The Professional Standards Authority (the Authority) has called for the current proposals for reform of professional regulation to get the attention they deserve alongside the Health and Care Bill announced in this week’s Queen’s Speech.
The Health and Care Bill is likely to include powers for the Secretary of State to merge or abolish any of the health professional regulators and to move different professional groups in or out of statutory regulation.
There are, however, already major changes planned for health professional regulation which the Government is currently consulting on, which will not be part of the Bill. The policy direction for these changes will be set following the end of the public consultation on 16 June.
Proposals include a brand-new system for dealing with concerns about health professionals outside of public panel hearings (in cases where the registrant agrees with the proposed outcome) and wide-ranging powers for regulators to change their own operating procedures through rules.
The Professional Standards Authority has published First look which outlines our initial views on the proposed reforms.
Professional Standards Authority Chief Executive Alan Clamp said:
‘The Authority notes the announcement of a Health and Care Bill in this week’s Queen’s Speech. We support simplification of the regulatory system and a risk-based approach to deciding which professional groups are regulated by law. We will be providing further briefings on these issues during the passage of the Bill.’

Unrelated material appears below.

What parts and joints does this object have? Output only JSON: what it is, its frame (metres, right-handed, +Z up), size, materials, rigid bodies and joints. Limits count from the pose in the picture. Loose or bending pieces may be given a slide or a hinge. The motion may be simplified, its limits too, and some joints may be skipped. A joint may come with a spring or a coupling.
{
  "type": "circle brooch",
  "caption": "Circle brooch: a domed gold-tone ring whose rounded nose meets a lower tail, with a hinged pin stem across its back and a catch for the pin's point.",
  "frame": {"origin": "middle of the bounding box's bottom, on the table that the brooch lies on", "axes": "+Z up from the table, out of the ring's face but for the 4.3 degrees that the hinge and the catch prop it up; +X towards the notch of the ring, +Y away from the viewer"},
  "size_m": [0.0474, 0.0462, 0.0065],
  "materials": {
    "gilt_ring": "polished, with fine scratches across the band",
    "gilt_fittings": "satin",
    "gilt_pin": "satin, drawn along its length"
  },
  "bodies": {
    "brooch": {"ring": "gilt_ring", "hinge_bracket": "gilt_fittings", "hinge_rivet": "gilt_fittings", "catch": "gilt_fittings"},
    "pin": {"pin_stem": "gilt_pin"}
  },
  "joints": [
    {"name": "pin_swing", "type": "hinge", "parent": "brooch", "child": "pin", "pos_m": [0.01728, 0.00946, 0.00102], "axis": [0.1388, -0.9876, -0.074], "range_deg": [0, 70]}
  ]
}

‘However, we recommend that stakeholders also focus on the open consultation on changes for the health professional regulators. These may actually result in greater changes for professional regulation than will be brought about by the Bill.’

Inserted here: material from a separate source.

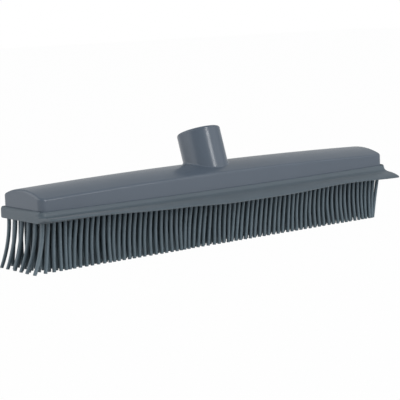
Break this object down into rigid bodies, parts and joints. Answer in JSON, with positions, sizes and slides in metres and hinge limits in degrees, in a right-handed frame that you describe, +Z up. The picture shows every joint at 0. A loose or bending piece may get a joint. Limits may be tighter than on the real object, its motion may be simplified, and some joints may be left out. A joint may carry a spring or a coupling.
{
  "type": "rubber broom head",
  "caption": "Rubber push-broom head: domed plastic block with a leaning threaded handle socket, staggered rubber bristles and a squeegee lip along the front.",
  "frame": {"origin": "on the floor, under the middle of the bristle field", "axes": "+X along the head, -Y towards the squeegee lip, +Y the way the handle leans, +Z up"},
  "size_m": [0.3252, 0.0706, 0.0861],
  "materials": {
    "cover_plastic": "satin, slate grey",
    "plate_plastic": "matte",
    "rubber": "matte, slate grey",
    "screw_steel": "zinc plated"
  },
  "bodies": {
    "block": {"top_cover": "cover_plastic", "base_plate": "plate_plastic", "cover_screws": "screw_steel", "rubber_mat": "rubber"},
    "lip": {"squeegee_lip": "rubber"},
    "bristle_row_01": {"bristle_row_01": "rubber"},
    "bristle_row_02": {"bristle_row_02": "rubber"},
    "bristle_row_03": {"bristle_row_03": "rubber"},
    "bristle_row_04": {"bristle_row_04": "rubber"},
    "bristle_row_05": {"bristle_row_05": "rubber"},
    "bristle_row_06": {"bristle_row_06": "rubber"},
    "bristle_row_07": {"bristle_row_07": "rubber"},
    "bristle_row_08": {"bristle_row_08": "rubber"},
    "bristle_row_09": {"bristle_row_09": "rubber"},
    "bristle_row_10": {"bristle_row_10": "rubber"},
    "bristle_row_11": {"bristle_row_11": "rubber"}
  },
  "joints": [
    {"name": "lip_flex", "type": "hinge", "parent": "block", "child": "lip", "pos_m": [0, -0.0295, 0.0367], "axis": [1, 0, 0], "range_deg": [-35, 35], "stiffness_Nm_per_rad": 0.3},
    {"name": "bristle_row_01_flex", "type": "hinge", "parent": "block", "child": "bristle_row_01", "pos_m": [0, -0.0219, 0.03245], "axis": [1, 0, 0], "range_deg": [-25, 25], "stiffness_Nm_per_rad": 0.07},
    {"name": "bristle_row_02_flex", "type": "hinge", "parent": "block", "child": "bristle_row_02", "pos_m": [0, -0.01752, 0.03245], "axis": [1, 0, 0], "range_deg": [-25, 25], "stiffness_Nm_per_rad": 0.07},
    {"name": "bristle_row_03_flex", "type": "hinge", "parent": "block", "child": "bristle_row_03", "pos_m": [0, -0.01314, 0.03245], "axis": [1, 0, 0], "range_deg": [-25, 25], "stiffness_Nm_per_rad": 0.07},
    {"name": "bristle_row_04_flex", "type": "hinge", "parent": "block", "child": "bristle_row_04", "pos_m": [0, -0.00876, 0.03245], "axis": [1, 0, 0], "range_deg": [-25, 25], "stiffness_Nm_per_rad": 0.07},
    {"name": "bristle_row_05_flex", "type": "hinge", "parent": "block", "child": "bristle_row_05", "pos_m": [0, -0.00438, 0.03245], "axis": [1, 0, 0], "range_deg": [-25, 25], "stiffness_Nm_per_rad": 0.07},
    {"name": "bristle_row_06_flex", "type": "hinge", "parent": "block", "child": "bristle_row_06", "pos_m": [0, 0, 0.03245], "axis": [1, 0, 0], "range_deg": [-25, 25], "stiffness_Nm_per_rad": 0.07},
    {"name": "bristle_row_07_flex", "type": "hinge", "parent": "block", "child": "bristle_row_07", "pos_m": [0, 0.00438, 0.03245], "axis": [1, 0, 0], "range_deg": [-25, 25], "stiffness_Nm_per_rad": 0.07},
    {"name": "bristle_row_08_flex", "type": "hinge", "parent": "block", "child": "bristle_row_08", "pos_m": [0, 0.00876, 0.03245], "axis": [1, 0, 0], "range_deg": [-25, 25], "stiffness_Nm_per_rad": 0.07},
    {"name": "bristle_row_09_flex", "type": "hinge", "parent": "block", "child": "bristle_row_09", "pos_m": [0, 0.01314, 0.03245], "axis": [1, 0, 0], "range_deg": [-25, 25], "stiffness_Nm_per_rad": 0.07},
    {"name": "bristle_row_10_flex", "type": "hinge", "parent": "block", "child": "bristle_row_10", "pos_m": [0, 0.01752, 0.03245], "axis": [1, 0, 0], "range_deg": [-25, 25], "stiffness_Nm_per_rad": 0.07},
    {"name": "bristle_row_11_flex", "type": "hinge", "parent": "block", "child": "bristle_row_11", "pos_m": [0, 0.0219, 0.03245], "axis": [1, 0, 0], "range_deg": [-25, 25], "stiffness_Nm_per_rad": 0.07}
  ],
  "couplings": [
    {"joint": "bristle_row_01_flex", "follows": "bristle_row_06_flex", "ratio": 1},
    {"joint": "bristle_row_02_flex", "follows": "bristle_row_06_flex", "ratio": 1},
    {"joint": "bristle_row_03_flex", "follows": "bristle_row_06_flex", "ratio": 1},
    {"joint": "bristle_row_04_flex", "follows": "bristle_row_06_flex", "ratio": 1},
    {"joint": "bristle_row_05_flex", "follows": "bristle_row_06_flex", "ratio": 1},
    {"joint": "bristle_row_07_flex", "follows": "bristle_row_06_flex", "ratio": 1},
    {"joint": "bristle_row_08_flex", "follows": "bristle_row_06_flex", "ratio": 1},
    {"joint": "bristle_row_09_flex", "follows": "bristle_row_06_flex", "ratio": 1},
    {"joint": "bristle_row_10_flex", "follows": "bristle_row_06_flex", "ratio": 1},
    {"joint": "bristle_row_11_flex", "follows": "bristle_row_06_flex", "ratio": 1}
  ]
}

‘We support many of the proposals in the current consultation, but it will be important that any greater flexibility for regulators is accompanied by appropriate checks and balances.’
‘This is an important opportunity to shape the future of professional regulation. With less than five weeks left of the consultation we urge all interested parties to give it their full attention in the interests of patients and the wider public.’
Professional Standards Authority for Health and Social Care
Notes to the Editor
- The Professional Standards Authority for Health and Social Care oversees 10 statutory bodies that regulate health and social care professionals in the UK.
- We assess their performance and report to Parliament. We also conduct audits and investigations and can appeal fitness to practise cases to the courts if we consider that sanctions are insufficient to protect the public and it is in the public interest.
We also set standards for organisations holding voluntary registers for health and social care occupations and accredit those that meet them.
We share good practice and knowledge, conduct research and introduce new ideas to our sector. We monitor policy developments in the UK and internationally and provide advice on issues relating to professional standards in health and social care.
- We do this to promote the health, safety and wellbeing of users of health and social care services and the public. We are an independent body, accountable to the UK Parliament.
- Our values are – integrity, transparency, respect, fairness and teamwork – and we strive to ensure that they are at the core of our work.
- More information about our work and the approach we take is available at www.professionalstandards.org.uk
Background – reform of professional regulation
The Health and Care White Paper published in February 2021 included proposals to give the Secretary of State powers to merge or abolish the health professional regulators and to move professional groups in or out of statutory regulation. Plans for a Health and Care Bill were announced in the Queen’s Speech on 11 May 2021.
However, the Department of Health and Social Care is currently consulting on wide ranging reforms to the legislation of the health professional regulators with the intention to take forward changes to each of the regulators in turn using secondary legislation later this year. The consultation is open until 16 June 2021. Although these reforms will cover changes to all the regulators main functions, key proposals include:
- Introducing a new fitness to practise (FtP) process across the health professional regulators allowing regulators to deal with concerns about professionals without a public hearing in agreement with the registrant
- Making changes to regulator governance including implementing consistent duties of cooperation, transparency and proportionality across the regulators, introducing new powers around data sharing and replacing regulator Councils with smaller unitary Boards
- Giving all of the regulators simplified, consistent legislation and providing them with powers to set and change their own operating procedures through rules
- The consultation also includes proposals to bring Physician Associates (PAs) and Anaesthesia Associates (AAs) into statutory regulation (to be regulated by the General Medical Council) and to make changes to the international registration processes operated by the General Dental Council and the Nursing and Midwifery Council.